Social media, the sense of urgency to be hyper-responsive, the pursuit of perfection, or better yet, the lie that someone else is achieving it while you cramp and gasp for breath strides behind them. Responsibilities and timelines kaleidoscoping around you at what must be the speed of light.

Every moment feels rushed. Forced, even. Lots of square pegs and even fewer round holes.

Little hands reaching to help with dinner just to feel closer to you, but there’s no time! Hurry! Dinner must be made in a timely manner so that the mad dash to bedtime isn’t behind schedule!

Just this week my 22-month-old wanted to pour and mix the ingredients for the bread I was making for dinner. I could barely hear him over the podcast I had been rewinding for the last hour, the roar of the vent hood fan, and whatever supersonic noise was coming from the TV.

The tiny muscles popped in his arms as he stretched them towards me with all his might.

“Mommy, mommy I pour! I mix!”

My pregnant feet throbbed with the weight of the day underneath me, I just wanted to finish this podcast and get dinner over with so I could sit on the couch and enjoy my meal with a side of mindless scrolling in peace.

“No, Buddy. Mommy is just gonna do it. Go find brother and play until the food is ready.”

He threw his small, diapered frame to the floor. “I mix, Mommy. Please!”

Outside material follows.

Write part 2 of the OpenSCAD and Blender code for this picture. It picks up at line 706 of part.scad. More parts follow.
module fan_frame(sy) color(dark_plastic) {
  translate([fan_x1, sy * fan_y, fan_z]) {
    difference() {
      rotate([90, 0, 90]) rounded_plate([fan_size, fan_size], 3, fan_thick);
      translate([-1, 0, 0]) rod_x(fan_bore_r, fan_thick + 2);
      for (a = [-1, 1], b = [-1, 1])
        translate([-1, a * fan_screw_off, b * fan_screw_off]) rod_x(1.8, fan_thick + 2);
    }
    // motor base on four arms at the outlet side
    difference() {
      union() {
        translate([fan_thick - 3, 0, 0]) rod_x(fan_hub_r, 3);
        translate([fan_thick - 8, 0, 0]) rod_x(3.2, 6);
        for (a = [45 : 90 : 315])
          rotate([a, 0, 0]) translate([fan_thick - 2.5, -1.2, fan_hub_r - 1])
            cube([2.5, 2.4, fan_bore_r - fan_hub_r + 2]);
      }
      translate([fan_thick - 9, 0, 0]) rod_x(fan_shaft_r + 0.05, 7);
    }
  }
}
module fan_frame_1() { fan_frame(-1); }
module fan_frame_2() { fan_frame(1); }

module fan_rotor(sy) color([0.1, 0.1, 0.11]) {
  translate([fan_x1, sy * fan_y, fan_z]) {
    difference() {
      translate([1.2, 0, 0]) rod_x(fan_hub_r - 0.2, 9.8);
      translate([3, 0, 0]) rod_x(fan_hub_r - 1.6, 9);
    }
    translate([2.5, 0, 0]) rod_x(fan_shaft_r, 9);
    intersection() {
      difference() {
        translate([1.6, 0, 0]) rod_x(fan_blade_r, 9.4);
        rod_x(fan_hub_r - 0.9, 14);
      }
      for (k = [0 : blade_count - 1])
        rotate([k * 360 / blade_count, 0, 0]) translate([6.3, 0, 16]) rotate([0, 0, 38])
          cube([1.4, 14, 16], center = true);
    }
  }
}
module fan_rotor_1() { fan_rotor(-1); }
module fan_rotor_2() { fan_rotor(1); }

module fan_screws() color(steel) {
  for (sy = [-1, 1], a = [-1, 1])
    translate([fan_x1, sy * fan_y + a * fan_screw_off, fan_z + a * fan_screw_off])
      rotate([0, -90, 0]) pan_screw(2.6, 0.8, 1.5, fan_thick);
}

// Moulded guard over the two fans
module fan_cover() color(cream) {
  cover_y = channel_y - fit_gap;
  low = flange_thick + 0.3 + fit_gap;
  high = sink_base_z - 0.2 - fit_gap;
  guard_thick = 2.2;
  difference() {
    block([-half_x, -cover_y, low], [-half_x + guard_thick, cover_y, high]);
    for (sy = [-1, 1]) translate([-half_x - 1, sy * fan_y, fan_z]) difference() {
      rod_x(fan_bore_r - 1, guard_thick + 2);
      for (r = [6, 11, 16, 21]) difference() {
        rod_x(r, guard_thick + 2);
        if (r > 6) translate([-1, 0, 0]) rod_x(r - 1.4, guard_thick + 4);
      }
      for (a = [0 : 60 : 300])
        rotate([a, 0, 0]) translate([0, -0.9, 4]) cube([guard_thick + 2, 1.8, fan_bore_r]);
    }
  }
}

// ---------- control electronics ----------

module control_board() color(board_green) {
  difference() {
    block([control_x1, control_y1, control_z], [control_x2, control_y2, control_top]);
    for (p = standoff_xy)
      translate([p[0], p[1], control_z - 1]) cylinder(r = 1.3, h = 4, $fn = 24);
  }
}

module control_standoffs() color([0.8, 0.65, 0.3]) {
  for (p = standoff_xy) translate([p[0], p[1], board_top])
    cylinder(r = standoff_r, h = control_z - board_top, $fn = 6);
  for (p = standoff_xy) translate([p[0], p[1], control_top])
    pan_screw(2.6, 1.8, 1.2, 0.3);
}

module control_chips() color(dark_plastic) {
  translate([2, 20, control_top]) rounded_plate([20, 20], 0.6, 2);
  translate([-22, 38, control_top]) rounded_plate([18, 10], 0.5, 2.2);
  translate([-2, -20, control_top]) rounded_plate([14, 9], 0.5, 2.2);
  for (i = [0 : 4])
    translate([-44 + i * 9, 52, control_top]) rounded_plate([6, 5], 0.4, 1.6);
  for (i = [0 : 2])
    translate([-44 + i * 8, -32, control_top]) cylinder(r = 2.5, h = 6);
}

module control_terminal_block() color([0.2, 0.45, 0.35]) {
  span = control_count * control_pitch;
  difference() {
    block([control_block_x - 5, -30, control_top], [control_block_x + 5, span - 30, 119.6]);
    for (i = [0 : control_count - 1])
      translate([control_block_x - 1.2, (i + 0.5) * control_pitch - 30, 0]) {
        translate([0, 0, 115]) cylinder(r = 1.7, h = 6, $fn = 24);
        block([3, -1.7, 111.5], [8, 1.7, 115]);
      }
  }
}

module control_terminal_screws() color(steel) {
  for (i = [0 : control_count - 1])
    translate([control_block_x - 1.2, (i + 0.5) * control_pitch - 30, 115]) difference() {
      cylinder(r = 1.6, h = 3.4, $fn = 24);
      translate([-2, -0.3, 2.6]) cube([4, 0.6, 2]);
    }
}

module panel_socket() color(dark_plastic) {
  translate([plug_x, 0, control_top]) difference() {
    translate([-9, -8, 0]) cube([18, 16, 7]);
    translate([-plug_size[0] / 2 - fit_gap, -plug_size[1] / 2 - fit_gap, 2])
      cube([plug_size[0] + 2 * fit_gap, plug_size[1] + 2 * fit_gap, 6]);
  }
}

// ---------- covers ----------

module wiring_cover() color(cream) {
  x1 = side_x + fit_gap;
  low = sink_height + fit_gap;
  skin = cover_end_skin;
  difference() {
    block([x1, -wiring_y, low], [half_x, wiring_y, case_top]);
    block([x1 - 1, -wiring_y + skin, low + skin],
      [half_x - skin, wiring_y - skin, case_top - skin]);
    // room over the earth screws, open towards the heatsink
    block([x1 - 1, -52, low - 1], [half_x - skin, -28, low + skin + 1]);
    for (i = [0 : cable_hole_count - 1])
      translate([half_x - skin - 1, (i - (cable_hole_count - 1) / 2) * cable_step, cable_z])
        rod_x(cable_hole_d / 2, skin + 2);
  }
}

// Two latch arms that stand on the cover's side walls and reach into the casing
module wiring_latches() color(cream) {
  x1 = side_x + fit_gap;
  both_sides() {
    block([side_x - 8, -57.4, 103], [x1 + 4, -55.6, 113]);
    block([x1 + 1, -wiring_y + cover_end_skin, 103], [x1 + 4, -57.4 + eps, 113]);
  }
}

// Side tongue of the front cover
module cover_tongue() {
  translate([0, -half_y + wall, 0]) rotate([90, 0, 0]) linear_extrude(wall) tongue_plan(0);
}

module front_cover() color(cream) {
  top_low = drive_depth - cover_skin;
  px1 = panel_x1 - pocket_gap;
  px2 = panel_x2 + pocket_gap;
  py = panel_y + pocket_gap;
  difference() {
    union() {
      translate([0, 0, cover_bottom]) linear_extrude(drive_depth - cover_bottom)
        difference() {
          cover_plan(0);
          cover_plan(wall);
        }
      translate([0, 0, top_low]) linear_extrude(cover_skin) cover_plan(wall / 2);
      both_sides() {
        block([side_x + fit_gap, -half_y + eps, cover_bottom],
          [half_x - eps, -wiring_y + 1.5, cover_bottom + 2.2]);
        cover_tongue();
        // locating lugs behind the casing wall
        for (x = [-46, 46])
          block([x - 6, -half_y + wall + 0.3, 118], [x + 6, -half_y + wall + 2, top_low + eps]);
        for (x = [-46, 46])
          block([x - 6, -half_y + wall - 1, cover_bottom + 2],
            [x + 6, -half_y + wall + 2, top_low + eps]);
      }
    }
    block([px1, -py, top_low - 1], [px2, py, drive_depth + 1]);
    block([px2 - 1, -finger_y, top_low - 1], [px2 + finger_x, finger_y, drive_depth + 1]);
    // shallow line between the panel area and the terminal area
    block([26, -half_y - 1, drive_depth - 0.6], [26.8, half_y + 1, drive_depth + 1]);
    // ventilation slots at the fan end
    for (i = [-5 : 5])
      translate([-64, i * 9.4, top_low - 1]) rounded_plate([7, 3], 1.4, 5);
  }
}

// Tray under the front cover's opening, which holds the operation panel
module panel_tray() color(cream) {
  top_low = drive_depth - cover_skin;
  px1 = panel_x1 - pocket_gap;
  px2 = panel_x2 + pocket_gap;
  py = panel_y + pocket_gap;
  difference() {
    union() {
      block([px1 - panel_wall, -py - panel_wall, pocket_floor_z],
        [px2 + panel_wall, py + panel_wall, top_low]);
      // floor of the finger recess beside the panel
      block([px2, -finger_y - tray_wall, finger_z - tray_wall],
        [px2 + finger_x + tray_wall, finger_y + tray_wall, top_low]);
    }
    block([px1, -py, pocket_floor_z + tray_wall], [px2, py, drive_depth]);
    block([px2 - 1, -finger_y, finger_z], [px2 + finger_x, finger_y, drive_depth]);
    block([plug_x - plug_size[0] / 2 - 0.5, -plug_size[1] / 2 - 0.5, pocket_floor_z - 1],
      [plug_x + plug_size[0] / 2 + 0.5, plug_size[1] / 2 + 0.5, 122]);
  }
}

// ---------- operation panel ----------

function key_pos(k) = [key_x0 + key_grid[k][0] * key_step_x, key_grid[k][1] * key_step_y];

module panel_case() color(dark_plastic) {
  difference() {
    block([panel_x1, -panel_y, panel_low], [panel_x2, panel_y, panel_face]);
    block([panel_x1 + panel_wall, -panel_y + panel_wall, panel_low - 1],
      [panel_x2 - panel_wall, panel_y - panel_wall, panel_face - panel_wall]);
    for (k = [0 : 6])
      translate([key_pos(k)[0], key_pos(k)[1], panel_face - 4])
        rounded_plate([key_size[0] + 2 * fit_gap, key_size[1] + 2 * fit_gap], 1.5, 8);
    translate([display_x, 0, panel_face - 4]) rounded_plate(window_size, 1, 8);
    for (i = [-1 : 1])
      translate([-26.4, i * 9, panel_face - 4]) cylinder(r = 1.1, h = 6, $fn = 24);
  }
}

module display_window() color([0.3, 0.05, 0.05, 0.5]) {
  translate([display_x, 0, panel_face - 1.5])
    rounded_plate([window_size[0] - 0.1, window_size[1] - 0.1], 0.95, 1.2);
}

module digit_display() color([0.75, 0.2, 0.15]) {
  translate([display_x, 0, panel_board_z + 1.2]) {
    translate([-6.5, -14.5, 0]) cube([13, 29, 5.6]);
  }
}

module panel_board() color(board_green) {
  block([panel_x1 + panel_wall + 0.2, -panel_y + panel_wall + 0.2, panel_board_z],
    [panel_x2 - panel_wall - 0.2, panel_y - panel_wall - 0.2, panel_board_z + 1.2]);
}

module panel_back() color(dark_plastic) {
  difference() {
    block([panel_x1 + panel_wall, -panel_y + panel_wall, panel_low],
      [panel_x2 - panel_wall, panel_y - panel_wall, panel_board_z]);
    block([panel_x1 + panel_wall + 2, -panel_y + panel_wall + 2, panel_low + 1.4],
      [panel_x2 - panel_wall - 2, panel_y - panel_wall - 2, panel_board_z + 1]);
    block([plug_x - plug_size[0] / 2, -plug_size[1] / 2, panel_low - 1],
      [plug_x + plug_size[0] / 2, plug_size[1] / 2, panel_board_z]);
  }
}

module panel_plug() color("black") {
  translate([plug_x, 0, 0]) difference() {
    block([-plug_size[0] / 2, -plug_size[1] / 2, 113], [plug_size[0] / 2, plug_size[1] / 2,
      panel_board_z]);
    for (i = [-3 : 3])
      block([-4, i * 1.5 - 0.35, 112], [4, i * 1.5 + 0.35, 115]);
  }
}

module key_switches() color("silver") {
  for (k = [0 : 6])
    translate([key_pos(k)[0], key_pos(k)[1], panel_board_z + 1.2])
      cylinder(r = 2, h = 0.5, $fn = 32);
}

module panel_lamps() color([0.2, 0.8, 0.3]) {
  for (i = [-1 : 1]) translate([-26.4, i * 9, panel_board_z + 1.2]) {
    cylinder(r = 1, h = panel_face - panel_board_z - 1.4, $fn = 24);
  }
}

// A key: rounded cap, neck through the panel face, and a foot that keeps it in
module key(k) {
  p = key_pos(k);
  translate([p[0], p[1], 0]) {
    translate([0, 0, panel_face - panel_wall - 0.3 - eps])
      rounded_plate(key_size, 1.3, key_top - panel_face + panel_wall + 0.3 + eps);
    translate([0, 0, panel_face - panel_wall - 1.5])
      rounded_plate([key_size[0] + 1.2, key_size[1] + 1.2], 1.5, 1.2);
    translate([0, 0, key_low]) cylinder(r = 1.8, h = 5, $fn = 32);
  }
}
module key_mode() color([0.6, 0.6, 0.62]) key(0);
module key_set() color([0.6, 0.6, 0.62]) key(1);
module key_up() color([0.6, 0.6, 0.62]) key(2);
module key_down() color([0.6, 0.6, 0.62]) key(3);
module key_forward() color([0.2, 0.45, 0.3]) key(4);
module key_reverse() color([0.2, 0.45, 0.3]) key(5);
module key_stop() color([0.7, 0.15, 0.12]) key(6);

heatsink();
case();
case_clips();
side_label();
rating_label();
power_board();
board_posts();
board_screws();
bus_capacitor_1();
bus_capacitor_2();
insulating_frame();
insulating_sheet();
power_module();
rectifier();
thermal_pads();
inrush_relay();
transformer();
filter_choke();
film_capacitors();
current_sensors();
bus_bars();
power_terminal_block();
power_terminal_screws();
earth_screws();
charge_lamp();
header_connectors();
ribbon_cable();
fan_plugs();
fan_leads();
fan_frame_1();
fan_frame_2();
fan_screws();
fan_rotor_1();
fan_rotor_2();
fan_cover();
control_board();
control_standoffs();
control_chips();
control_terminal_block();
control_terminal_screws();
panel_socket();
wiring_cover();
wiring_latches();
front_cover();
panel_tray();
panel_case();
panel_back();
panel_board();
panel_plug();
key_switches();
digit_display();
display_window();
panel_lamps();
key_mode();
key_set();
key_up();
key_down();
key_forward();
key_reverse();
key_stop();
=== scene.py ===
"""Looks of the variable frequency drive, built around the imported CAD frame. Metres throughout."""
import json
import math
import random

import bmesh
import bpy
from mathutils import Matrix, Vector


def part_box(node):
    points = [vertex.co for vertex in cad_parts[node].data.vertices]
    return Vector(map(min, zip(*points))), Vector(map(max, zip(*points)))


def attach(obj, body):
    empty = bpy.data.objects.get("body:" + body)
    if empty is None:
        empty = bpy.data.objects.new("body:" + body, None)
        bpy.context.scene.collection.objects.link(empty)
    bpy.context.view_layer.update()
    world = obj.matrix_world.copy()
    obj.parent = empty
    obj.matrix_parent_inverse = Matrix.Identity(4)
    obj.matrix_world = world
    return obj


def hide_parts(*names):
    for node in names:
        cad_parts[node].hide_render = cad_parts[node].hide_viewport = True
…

I raised my voice as the overstimulation and the pull got the best of me.

“GET UP! Get out of this kitchen and go play.”

Just then a gentle whisper tugged at my heart. “Lauren, turn off your phone. Pick that baby up and let him help you. It doesn’t matter if it slows you down. Where do you have to be?”

If it isn’t eternal it isn’t important. The words rattled urgently around my mind.

Tears burned and welled heavily behind the dams of my eyelids. I wanted to throw my phone into the wind and never see it again. I couldn’t get to that baby boy fast enough. I crouched in front of him and squeezed him as long as he let me.

“Mommy is so sorry. Do you want to come help me finish up dinner?”

He screeched in wide-eyed agreement and ran as fast as his legs would carry him. He picked up so much speed he was almost moving sideways.

With one hand he made sure I was never too far from him and with the other, he mixed and mixed until something else caught his impressively short attention span.

He was so proud of the dinner we made.

And to think, I almost missed this moment of ministry for both of us because of a podcast that I can’t take to heaven with me. I almost chose a worldly little trap over the eternal weight of a moment spent with my greatest ministry – my family.

Since then, in almost every interaction I encounter, I greet with this question: “Is it eternal?”

If the answer is “no,” my response is simple – it isn’t important.

Dear friends, I warn you as ‘temporary residents and foreigners’ to keep away from worldly desires that wage war against your very souls (1 Peter 2:10).

Don’t love this evil world or the things in it. If you love the world, you do not have the love of the Father in you. This is all there is in the world: wanting to please our sinful selves, wanting the sinful things we see, and being too proud of what we have. But none of these comes from the Father. They come from the world (1 John 2:15-16)

The world and its desires pass away, but whoever does the will of God lives forever (1 John 2:17).